There’s been a fair bit of discussion around RubyGems lately, and some suggestions about what the core problems with RubyGems are.

People have the general sense that there’s something wrong with dependencies, and that it might have something to do with multiple versions being installed in one repository. It also seems (to people) that having require do magical things is Bad(tm). And in general, people like knowing exactly what versions of things are being loaded.

To some degree, all of these concerns are valid, and led to the rather hackish solution that we distributed with Merb called merb.thor. What we did:

  • Created a manifest for your application that would describe the gems and versions you wanted to use. That same manifest was used at runtime to load those gems.
  • Create a virtual environment just for your application, with the one-version-per-environment rule. This meant that it was always possible to see what versions and gems were being used.
  • Make it reasonably easy to update the local environment when the manifest changes. Make such changes *not* require knowledge of the dependencies and versions of either the old or new gems.

What we did not do:

  • Put all the gems in a single directory, so normal Ruby require would work.

At first glance, this seems like a very good idea. Instead of relying on magical runtime load-path manipulation, just take, for instance, the merb-core gem, and stick it in a top-level. Then add that top-level to the load path and you don’t need Rubygems at runtime.

The problem with this fabulous idea is that there isn’t a consistent way that people use Rubygems. Consider the following scenario:

A gem called “bad-behavior” that has a lib loadpath, but puts server.rb, initializer.rb, and omg.rb at the top-level. In omg.rb, the gem does Dir["#{File.dirname(__FILE__)}/*"].each {|f| require f }. This works fine when the gem actually owns the entire directory. But if you drop the gem into a larger file structure (similar to how other package managers handle the problem), its top-level is now everyone else’s top-level.

Another scenario: A gem called rack-silliness that puts its files in rack/*, and then calls Dir["#{File.dirname(__FILE__)}/*"].each {|f| require f } from rack/silliness.rb. Again, this works fine if the gem owns the entire directory, but if multiple gems put things in rack/*, moving everything to a shared structure will fail.

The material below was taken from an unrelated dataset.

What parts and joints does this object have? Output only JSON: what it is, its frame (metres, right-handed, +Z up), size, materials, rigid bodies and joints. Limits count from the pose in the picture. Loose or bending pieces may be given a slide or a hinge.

With all that said, if we *could* use a shared structure, things would automatically fall into place. We wouldn’t need rubygems at runtime. It would be easy to have separate environments with the one-version rule. It would be easy to have local environments. *All within the existing Rubygems structure*.

The solution I promised

So how do we solve this problem? We need to agree to deprecate everything but the following structure for Rubygems:

Given a gem foo, there should be a foo.rb at the top-level, and optionally, a foo directory underneath. No other files or directories are allowed

Update:What I meant here was lib/foo.rb and lib/foo/…, which will be the directory that gets added to the load path. As a result, the vast majority of existing gems would not need to change.

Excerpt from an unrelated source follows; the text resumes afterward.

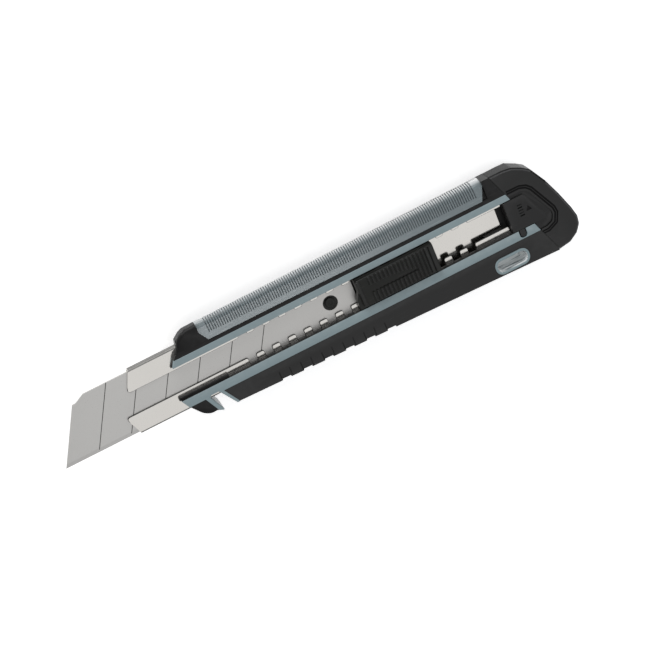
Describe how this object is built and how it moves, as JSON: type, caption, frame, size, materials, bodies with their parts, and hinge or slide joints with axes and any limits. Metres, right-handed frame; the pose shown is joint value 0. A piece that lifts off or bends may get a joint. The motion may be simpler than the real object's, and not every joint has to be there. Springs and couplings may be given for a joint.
{
  "type": "snap-off utility knife",
  "caption": "Large snap-off utility knife: slanted handle with a steel rail, sliding scored blade, thumb slider, ruler edge, cord notch, lanyard eyelet and pull-out rear plug.",
  "frame": {"origin": "middle of the whole knife's footprint on its flat back", "axes": "+X from the blade's tip to the rear cap, +Y towards the ruler, +Z out of the side that carries the slider"},
  "size_m": [0.2238, 0.0414, 0.0194],
  "materials": {
    "core_black": "fine moulded grain",
    "shell_plastic": "satin moulded",
    "soft_grip": "matte soft-touch",
    "soft_pad": "matte ribbed",
    "slider_black": "satin moulded",
    "blue_grey": "satin moulded",
    "plug_black": "satin moulded",
    "scale_print": "satin moulded",
    "clear_cover": "smooth",
    "blade_steel": "matte ground",
    "rail_steel": "bright rolled",
    "spring_steel": "bright",
    "screw_steel": "bright"
  },
  "bodies": {
    "handle": {"core_frame": "core_black", "back_shell": "shell_plastic", "back_grip": "soft_grip", "upper_bezel": "blue_grey", "lower_bezel": "blue_grey", "nose_grip": "soft_grip", "hook_grip": "soft_grip", "lower_grip": "soft_grip", "ruler_scale": "scale_print", "ruler_cover": "clear_cover", "lanyard_eyelet": "blue_grey", "casing_screws": "screw_steel", "rail": "rail_steel", "rail_rivets": "screw_steel"},
    "slider": {"blade": "blade_steel", "blade_carrier": "slider_black", "carrier_pin": "slider_black", "slider_body": "slider_black", "slider_rivets": "screw_steel", "thumb_pad": "soft_pad", "detent_spring": "spring_steel"},
    "end_cap": {"end_cap": "soft_grip", "end_plug": "plug_black", "plug_latch": "plug_black"}
  },
  "joints": [
    {"name": "blade_slide", "type": "slide", "parent": "handle", "child": "slider", "axis": [1, 0, 0], "range_m": [-0.0414, 0.031], "deforming": ["detent_spring"]},
    {"name": "end_cap_pull", "type": "slide", "parent": "handle", "child": "end_cap", "axis": [1, 0, 0], "range_m": [0, 0.012], "deforming": ["plug_latch"]}
  ]
}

Other solutions that work with Rubygems but use a single shared directory structure *assume* well-behaved gems only. If we could enforce well-behaved gems, we would both have an excellent solution in Rubygems proper, and make it easier for people to build additional solutions and plugins around the gem format.

So here’s my proposal: For the next version of Rubygems, print a warning if installing a gem that does not comply. Over the next few months, get the few existing gem authors who have non-complying gems to release new versions that comply.

At the same time, I will release a gem plugin that provides virtual environments and local environments for Rubygems (I have already been working on this). It will support the one-version rule, named virtual environments, a gem manifest for applications, and gem resolution (thanks to the hard work by Tim Carey-Smith on gem_resolver).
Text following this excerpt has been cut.